Compensatory time, also called "comp time," refers to paid time off that is earned for working extra hours. The Fair Labor Standards Act greatly restricts the use of compensatory time, particularly if comp time is being used by the employer to avoid paying overtime wages. Florida's state labor laws do not create any additional restrictions for comp time, so employers in Florida must abide by the restrictions and provisions set forth in the FLSA.
Under the FLSA and Florida state labor law, overtime is any work performed in a consecutive seven-day period that exceeds 40 hours. Unless exempt from overtime, employees working overtime must be paid 1 1/2 times their regular hourly wage for all overtime hours worked.
Employees who are exempt from overtime under the FLSA can be given comp time in lieu of overtime pay. To be exempt, an employee must make more than $455 per week in salary and be employed in a nonmanual labor capacity. Examples of employees who are exempt from overtime include professionals, managers, administrators, computer tech workers and outside sales personnel.

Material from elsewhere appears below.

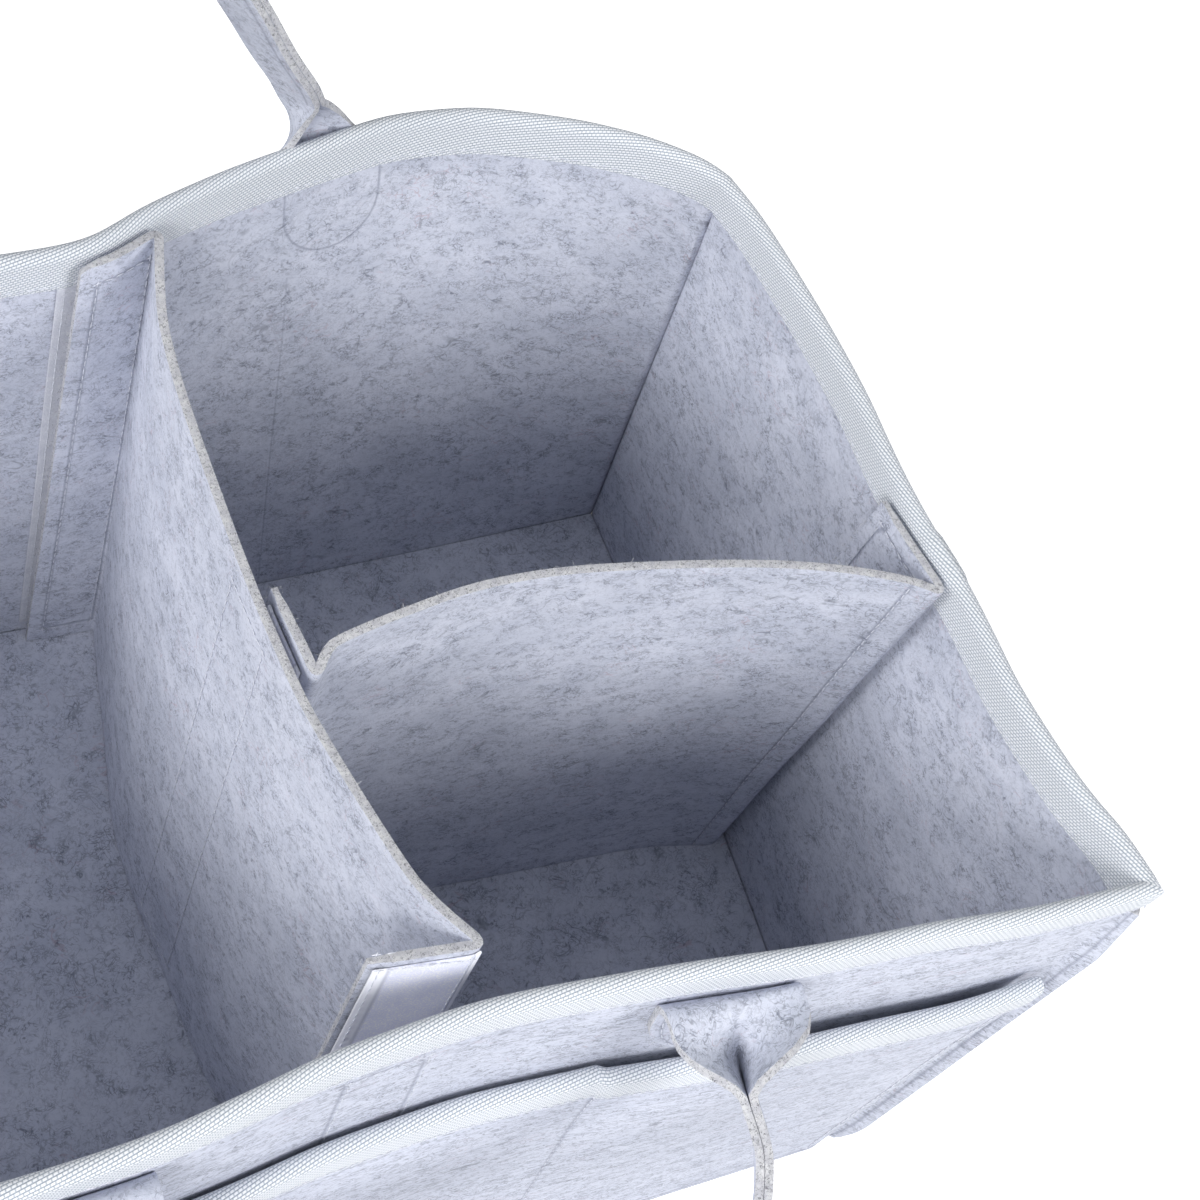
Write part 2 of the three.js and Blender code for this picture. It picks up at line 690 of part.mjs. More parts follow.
addPiece('front_wall_loop_strip', loopStrip(
  front, wall_row_heights, 'x', front_loop_centers, wall_strip_top, -1,
), tape_material);
addPiece('end_wall_loop_strip', loopStrip(
  right, wall_row_heights, 'y', end_loop_centers, wall_strip_top, -1,
), tape_material);
addPiece('cross_divider_loop_strip', loopStrip(
  cross, divider_heights, 'y', cross_loop_centers, divider_strip_top, -1,
), tape_material);

// Hook strips on the outer faces of the divider tabs. The tabs are the first and last stations.
function hookStrip(surface, fromStation, toStation, side) {
  const foot = divider_foot + strip_end_inset;
  const heights = [foot, ...divider_heights.slice(1, -1), divider_strip_top];
  const near = side * (felt / 2 + sewn_gap);
  const far = side * strip_reach;
  const outs = { inner: Math.min(near, far), outer: Math.max(near, far) };
  const spanAt = (height) => {
    const line = lineAt(surface, height);
    const station = (index) => index / surface.stations;
    const firstShare = tab_edge_width / line[fromStation].distanceTo(line[fromStation + 1]);
    const lastShare = tab_edge_width / line[toStation].distanceTo(line[toStation - 1]);
    return [station(fromStation + firstShare), station(toStation - lastShare)];
  };
  return sewnSheet(surface, strip_columns, heights, outs, spanAt);
}
addPiece('cross_divider_back_hook_strip', hookStrip(cross, 0, tab_columns, -1), hook_material);
addPiece('cross_divider_front_hook_strip', hookStrip(
  cross, cross.stations - tab_columns, cross.stations, -1,
), hook_material);
addPiece('small_divider_left_hook_strip', hookStrip(small, 0, tab_columns, 1), hook_material);
addPiece('small_divider_right_hook_strip', hookStrip(
  small, small.stations - tab_columns, small.stations, 1,
), hook_material);

export default caddy;
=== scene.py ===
import math

import bpy
import numpy as np
from mathutils import Matrix


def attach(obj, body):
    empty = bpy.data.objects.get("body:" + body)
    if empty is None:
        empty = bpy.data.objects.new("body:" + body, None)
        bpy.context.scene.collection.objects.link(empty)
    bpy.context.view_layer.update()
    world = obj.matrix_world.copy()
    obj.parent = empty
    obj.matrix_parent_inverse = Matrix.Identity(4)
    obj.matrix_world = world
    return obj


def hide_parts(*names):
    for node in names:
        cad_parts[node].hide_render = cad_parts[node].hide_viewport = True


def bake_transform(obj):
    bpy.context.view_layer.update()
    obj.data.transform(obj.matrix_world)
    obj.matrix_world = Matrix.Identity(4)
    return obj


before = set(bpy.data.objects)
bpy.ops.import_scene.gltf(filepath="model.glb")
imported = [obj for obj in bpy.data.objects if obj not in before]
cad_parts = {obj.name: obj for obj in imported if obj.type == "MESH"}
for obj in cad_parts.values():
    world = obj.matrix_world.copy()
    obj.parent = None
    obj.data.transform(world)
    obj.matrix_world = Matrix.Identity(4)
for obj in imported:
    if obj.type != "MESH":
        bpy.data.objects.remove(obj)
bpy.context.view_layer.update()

# Floor panel and walls. Five panels die-cut from 3 mm pressed polyester felt. The floor lies
# inside the feet of the walls, and each wall is sewn to the next through a seam allowance
# that points outward at the corner. All work is in millimetres, turned to metres at the end.

MM = 0.001
FELT = 3.0
WALL_HEIGHT = 180.0
HALF_LENGTH = 170.5
HALF_DEPTH = 121.3
SEAM_ALLOWANCE = 8.0
SEAM_GAP = 0.15
SEAM_TOP = 170.2
GRID_STEP = 3.4
NO_SEAM = 99.0
WAVES = 5
WAVE_SIZE = 0.2

foot_corners = {
    "front_left": (-HALF_LENGTH, -HALF_DEPTH), "front_right": (HALF_LENGTH, -HALF_DEPTH),
    "back_right": (HALF_LENGTH, HALF_DEPTH), "back_left": (-HALF_LENGTH, HALF_DEPTH),
}
rim_corners = {
    "front_left": (-193.0, -111.5), "front_right": (205.0, -113.0),
    "back_right": (174.2, 132.5), "back_left": (-172.0, 125.0),
}
straight = [(0, 0), (1, 0)]
arch = [(0, 0), (0.25, 0.75), (0.5, 1), (0.75, 0.75), (1, 0)]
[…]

Hourly Employees and Nonexempt
Hourly employees, those who are paid by the hour and do not receive a salary, or are otherwise entitled to and not exempt from overtime pay under the Fair Labor Standards Act, cannot be given comp time -- with some exceptions.
Compensatory time given during the same week the overtime is accumulated or occurs is permissible under the FLSA. For example, if an employee works 10 hours on one Monday but leaves two hours early on Friday, thereby only working six hours on Friday to prevent exceeding 40 total hours that week, comp time is permissible. Additionally, comp time given in the same pay period, but not the same week, is also permissible if its given at a rate of 1.5 hours. For example, if an employee works 42 hours in one week (two hours of overtime) he must be credited three hours during another week in the pay period.